Consider. The idea of supernatural causation is about a creator ‘outside’ of nature. Nature (the universe) is a creation of God. Involved in this notion of God being the creator of nature are theological ideas, such as God being necessary, unchanging, outside of time, and so on. These are all important theological topics.

That the Christian God is such a being is debatable. Christians need not look to the Old Testament to figure out how the universe came into being, but if a Christian is looking to the Old Testament, the accounts of what God did don’t seem to be a creation ex nihilo (out of nothing), even though creation ex nihilo is the standard Christian theological view nowadays. Rather, God is portrayed as shaping or ordering something – perhaps as a potter crafts clay to form pottery.

Yet, to what extent does the idea of a God existing outside of the universe impact our understanding of how God acts? For example, if Jesus healed someone, was this a natural or supernatural event? Well, it was unusual, and no one knows how it would have happened, but for all that it could have occurred within creation, i.e., without any kind of (special) outside-of-nature activity. That it’s unusual, or because we don’t have a well worked out model of how it works, doesn’t mean it’s supernatural. This is an old point, and I hope it’s obvious.

Now consider 3. If it’s right, then when looking at miracles, the ‘efficient causes’, so to speak, at least in most cases, should be findable. Yet, you don’t explain the miracle of the donkey Jesus rode into Jerusalem on, say, by saying ‘there was a donkey, and someone found it’. Instead, you have to explain the likelihood of it. It is the unlikeliness that points to God’s activity, i.e., a miracle.

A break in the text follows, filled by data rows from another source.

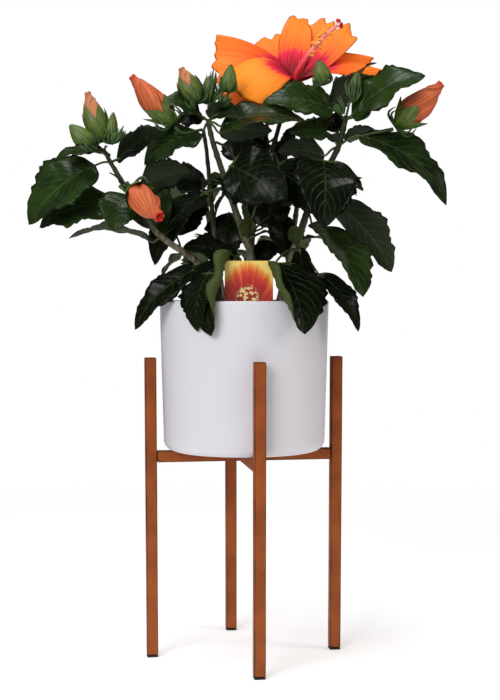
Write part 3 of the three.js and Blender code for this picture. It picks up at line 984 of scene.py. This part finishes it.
def limbs() -> list[Limb]:
    """Return the stems from the soil and the boughs that leave them."""
    cut = 308.6
    return [
        Limb("stem_centre", ((7, -5, cut), (6, -8, 357), (0, -12, 376), (-13, -20, 414), (-27, -26, 456),
                             (-31, -28, 474)), 4.0, 2.0, 2.0),
        Limb("stem_thin", ((-22, 5, cut), (-26, 5, 367), (-29, 2, 408), (-33, 2, 450), (-36, 4, 470)),
             2.6, 1.6, 1.5),
        Limb("stem_right", ((39, 0, cut), (42, 0, 354), (49, -2, 378), (63, -6, 418), (81, -8, 451),
                            (89, -10, 480)), 4.0, 2.2, 2.0),
        Limb("stem_left", ((-19, -15, cut), (-39, -28, 351), (-66, -38, 371), (-82, -40, 387),
                           (-110, -36, 431), (-117, -35, 443)), 3.4, 1.8, 1.8),
        Limb("stem_back_left", ((-16, 30, cut), (-25, 48, 350), (-32, 60, 390), (-38, 64, 420)),
             3.4, 2.0, 1.8),
        Limb("stem_back_right", ((30, 28, cut), (40, 48, 350), (47, 60, 392), (52, 66, 430)), 3.4, 2.0, 1.8),
        Limb("bough_flower", ((-9, -14, 417), (8, 4, 432), (22, 12, 446), (34, 18, 484), (41, 20, 496)),
             2.4, 1.8),
        Limb("bough_back", ((6, -3, 362), (9, 14, 392), (16, 42, 430), (20, 54, 468), (22, 56, 490)),
             2.6, 1.8),
    ]


# ---------------------------------------------------------------- leaves

@dataclass
class Blade:
    """One toothed leaf blade, bent along its midrib and folded about it.

    lap is how far one side laps over, in radians, with the side's sign, and flat
    the share of the half width that stays out of it. pucker is how far the skin
    rises between the side veins, as a share of the length.
    """

    base: Vector
    heading: float
    rise: float
    length: float
    width: float
    roll: float
    rng: random.Random
    arch: float = 0.1
    fold: float = 0.15
    curl: float = 0.0
    lap: float = 0.0
    teeth: int = 9
    rows: int = 27
    columns: int = 10
    flat: float = 0.35
    pucker: float = 0.011

    def __post_init__(self) -> None:
        """Work out the blade's own directions and its seeded waves."""
        self.along = direction(self.heading, self.rise)
        level = Vector((-math.sin(math.radians(self.heading)), math.cos(math.radians(self.heading)), 0))
        self.across = Matrix.Rotation(math.radians(self.roll), 3, self.along) @ level
        self.upward = self.along.cross(self.across)
        self.wave = self.rng.uniform(0.07, 0.17)
        self.phases = (self.rng.uniform(0, math.tau), self.rng.uniform(0, math.tau))
        self.sway = self.rng.uniform(-0.05, 0.05)
        self.twist = self.rng.uniform(-0.25, 0.25)

    def middle(self, t: float) -> Vector:
        """Return a place on the midrib."""
        drop = self.curl * self.length * max(0.0, t - 0.5) ** 2 * 2
        bow = self.arch * self.length * 4 * t * (1 - t)
        return (self.base + self.along * self.length * t + self.upward * (bow - drop)
                + self.across * self.sway * self.length * t * t)

    def teeth_out(self, across: float, t: float) -> float:
        """Return how far the teeth stand out there, as a share of the half width."""
        in_teeth = min(1.0, max(0.0, (t - 0.2) * 4), max(0.0, (0.97 - t) * 10))
        wobble = noise.noise(Vector((t * 7, math.copysign(3.7, across), self.phases[0] * 5)))
        tooth = (t * self.teeth + 0.34 + wobble * 0.35) % 1.0
        notch = (0.2 + 0.1 * wobble) * (tooth - 0.45) + 0.12 * wobble
        return notch * abs(across) ** 6 * in_teeth

    def surface(self, across: float, t: float) -> Vector:
        """Return a place on the blade."""
        half = self.width / 2 * math.sin(math.pi * t ** 0.75) ** 0.7 if 0 < t < 1 else 0.0
        edge = abs(across)
        side = -across * half * (1 + self.teeth_out(across, t))
        reach = abs(side) / self.length
        branch = t - VEIN_LEAN * reach - VEIN_BEND * reach * reach
        ripple = math.cos(math.tau * branch / VEIN_STEP)
        pucker = self.pucker * self.length * ripple * min(1.0, edge * 3) * (1 - edge ** 6)
        phase = self.phases[0 if across > 0 else 1]
        wave = self.wave * half * edge ** 2 * math.sin(math.tau * 2.2 * t + phase)
        lift = self.fold * abs(side) + wave + pucker * min(1.0, t * 6)
        lift += self.twist * t * side
        flat = self.flat
        if side * self.lap > 0 and edge > flat:
            strip, bend = half * (1 - flat), abs(self.lap) * math.sin(math.pi * t) ** 0.5
            turn = bend * (edge - flat) / (1 - flat)
            side = math.copysign(half * flat + strip * math.sin(turn) / bend, side)
            lift += strip * (1 - math.cos(turn)) / bend
        return self.middle(t) + self.across * side + self.upward * lift

    def body(self, shade: float) -> bmesh.types.BMesh:
        """Return the blade as a thin body."""
        share = self.width / 2 / self.length
        return sheet(self.surface, self.columns, self.rows, 0.7 * MM, shade, share)


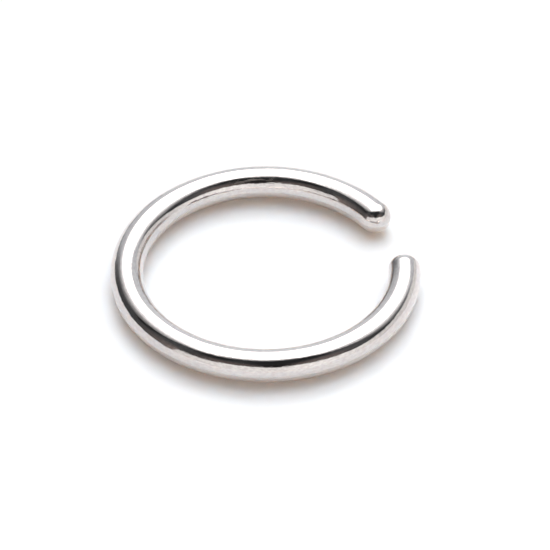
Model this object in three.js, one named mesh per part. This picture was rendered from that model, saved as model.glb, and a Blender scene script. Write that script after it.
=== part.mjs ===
// An ear cuff: one length of round silver wire with domed ends, bent into an open ring.
// Millimetres, +Z up. The ring lies flat on z = 0, its axis is Z, and its gap opens towards +X.
import * as THREE from 'three';

// Driving dimensions.
const wireDiameter = 1.3;
const boreDiameter = 9.7; // the clear hole inside the ring
const gapAngle = 36.7; // degrees between the two dome centres, seen from the ring's axis

// How finely the round surface is cut into facets.
const wireSides = 24; // a multiple of 4, so that flats face down, up, in and out
const bendSteps = 84;
const domeSteps = 6;

const wireRadius = wireDiameter / 2;
const ringRadius = (boreDiameter + wireDiameter) / 2; // to the middle of the wire
const cornerRadius = wireRadius / Math.cos(Math.PI / wireSides); // keeps the flats at the wire's radius

const bendStart = THREE.MathUtils.degToRad(gapAngle / 2);
const bendEnd = 2 * Math.PI - bendStart;
const wireLength = ringRadius * (bendEnd - bendStart); // dome centre to dome centre

// The frame of the wire at a distance along it: a point on its middle line, outwards and forwards.
// The domes stand straight out from the two ends of the bend.
function wireFrame(distance) {
  const alongBend = THREE.MathUtils.clamp(distance, 0, wireLength);
  const angle = bendStart + alongBend / ringRadius;
  const outward = new THREE.Vector3(Math.cos(angle), Math.sin(angle), 0);
  const forward = new THREE.Vector3(-Math.sin(angle), Math.cos(angle), 0);
  const centre = outward.clone().multiplyScalar(ringRadius);
  centre.addScaledVector(forward, distance - alongBend);
  centre.z = wireRadius;
  return { centre, outward, forward };
}

// The straight rod's outline, from the tip of one dome to the tip of the other, round the Y axis.
function rodOutline() {
  const outline = [];
  for (let step = 0; step <= domeSteps; step += 1) {
    const lift = (step / domeSteps) * (Math.PI / 2);
    outline.push(new THREE.Vector2(cornerRadius * Math.sin(lift), -wireRadius * Math.cos(lift)));
  }
  for (let step = 0; step <= bendSteps; step += 1) {
    outline.push(new THREE.Vector2(cornerRadius, (step / bendSteps) * wireLength));
  }
  for (let step = 0; step <= domeSteps; step += 1) {
    const lift = (step / domeSteps) * (Math.PI / 2);
    const overhang = wireRadius * Math.sin(lift);
    outline.push(new THREE.Vector2(cornerRadius * Math.cos(lift), wireLength + overhang));
  }
  outline[0].x = 0;
  outline[outline.length - 1].x = 0;
  return outline;
}

// Bends the rod round the ring: its X turns outwards, its Y runs along the wire, and its Z stays up.
function bendRod(rod) {
  const points = rod.attributes.position;
  for (let i = 0; i < points.count; i += 1) {
    const { centre, outward, forward } = wireFrame(points.getY(i));
    centre.addScaledVector(outward, points.getX(i));
    points.setXYZ(i, centre.x, centre.y, centre.z + points.getZ(i));
  }
  rod.computeVertexNormals();
  return rod;
}

const silver = new THREE.MeshStandardMaterial({ color: 0xd4d2d0, roughness: 0.08, metalness: 1 });
const rod = new THREE.LatheGeometry(rodOutline(), wireSides, Math.PI / wireSides, 2 * Math.PI);
const cuffWire = new THREE.Mesh(bendRod(rod), silver);
cuffWire.name = 'cuff_wire';

const earCuff = new THREE.Group();
earCuff.add(cuffWire);

export default earCuff;
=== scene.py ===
# A plain ear cuff of polished round silver wire, lying flat on a pale table in soft studio light.
import math

import bpy
from mathutils import Matrix, Vector


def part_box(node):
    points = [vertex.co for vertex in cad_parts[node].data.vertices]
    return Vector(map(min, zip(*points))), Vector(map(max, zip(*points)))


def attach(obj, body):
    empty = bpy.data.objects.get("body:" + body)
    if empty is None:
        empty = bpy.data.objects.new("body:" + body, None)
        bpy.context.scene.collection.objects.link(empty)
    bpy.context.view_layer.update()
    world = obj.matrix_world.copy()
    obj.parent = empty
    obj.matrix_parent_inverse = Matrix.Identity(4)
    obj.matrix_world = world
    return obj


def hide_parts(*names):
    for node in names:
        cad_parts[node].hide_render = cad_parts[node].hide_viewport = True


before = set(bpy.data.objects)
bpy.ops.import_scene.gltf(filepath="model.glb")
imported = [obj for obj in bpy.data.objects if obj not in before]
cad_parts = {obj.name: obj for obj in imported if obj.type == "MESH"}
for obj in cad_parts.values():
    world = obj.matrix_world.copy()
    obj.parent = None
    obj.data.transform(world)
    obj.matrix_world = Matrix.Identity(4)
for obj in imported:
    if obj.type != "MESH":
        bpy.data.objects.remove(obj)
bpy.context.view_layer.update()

wireLow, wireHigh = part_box("cuff_wire")
mm = 0.001

# The wire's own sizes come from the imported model.
wireRadius = (wireHigh.z - wireLow.z) / 2
ringRadius = wireHigh.y - wireRadius     # to the middle of the wire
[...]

This is why the Catholic church’s attempts to discern if something is a miracle are misled (and this mistake is based on their theology, and in particular the supernatural-natural distinction about God’s activity originating ‘outside’ of nature). They attempt to see if any known natural cause could account for the miracle. Being unable to find one, they conclude it is a miracle. This leads to ignoring large amounts of what Christians take to be everyday miracles, and excludes ascribing to God these miracles by definition.

Yet, when Christians talk about everyday miracles, they are almost always talking about natural causes that have been coordinated in an unlikely way. What’s key (under the theory I am here expounding) isn’t natural causes but how likely it is that those causes came together in the way they did. We can say God’s activity can be found in the ‘final’ cause, not a lack of natural ‘efficient’ causes.

Advantages of this characterization of miracles

1. It describes a large number of miracles Christians report, where there are conventional operators but unconventional coordination of them.

2. For miracles where it is not clear if it’s just the coordination of conventional operators, this is a matter of our knowledge. We don’t know what’s going on, and so it could be just a coordination.

3. It is compatible with either supernaturalism or naturalism – God can be conceived as the creator in the sense of being ‘outside’ of the universe and creating all things ex nihilo, or a creator in the sense of being ‘inside’ of the universe and creating all things as a ‘shaper’ of pre-existing aspects of the universe.